You can make powdered sugar at home by grinding 1 cup of granulated sugar with 1 tablespoon of cornstarch in a high-powered blender or food processor until the mixture turns white and powdery, about a minute or two. Sift to remove large particles, and store the powdered sugar in an airtight container in a cool, dry place.

14. Chocolate

Chocolate comes in many forms. Deciding which to stock in your pantry can be challenging, especially if you're new to baking. So, we've narrowed the list to four forms of chocolate to always keep on hand: bar chocolate, chocolate chips, natural cocoa powder, and Dutch-process cocoa powder.

Bar chocolate is ideal for chopping or melting and incorporating into recipes for mousse, ice cream, sauce, ganache, or even making chocolate garnishes. Chocolate chips are a popular add-in for cookies and brownies and make delightful decorations.

Cocoa powder comes in two forms: natural and Dutch-processed.
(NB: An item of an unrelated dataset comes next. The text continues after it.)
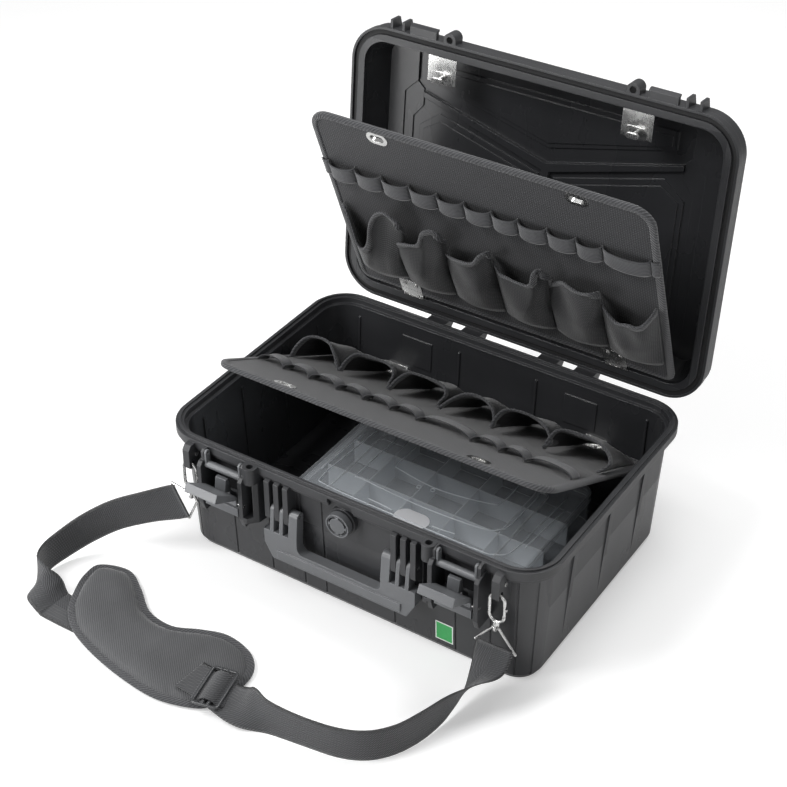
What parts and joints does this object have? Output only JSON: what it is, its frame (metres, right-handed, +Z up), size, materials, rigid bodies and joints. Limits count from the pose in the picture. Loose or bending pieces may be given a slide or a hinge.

Natural cocoa powder is the type most found at grocery stores and is considered the default ingredient when recipes call for "cocoa powder." Since natural cocoa powder is acidic, recipes made with natural cocoa are typically leavened with baking soda.

On the other hand, Dutch-processed cocoa powder is neutral, having been washed with an alkaline solution to reduce its acidity, mellow its chocolate flavor, and darken its color. Recipes made with Dutch-process cocoa will typically call for baking powder. Using the wrong cocoa powder can result in dismal results like a collapsed cake or soapy-tasting brownies with a gummy texture, so having both types on hand will set you up for success.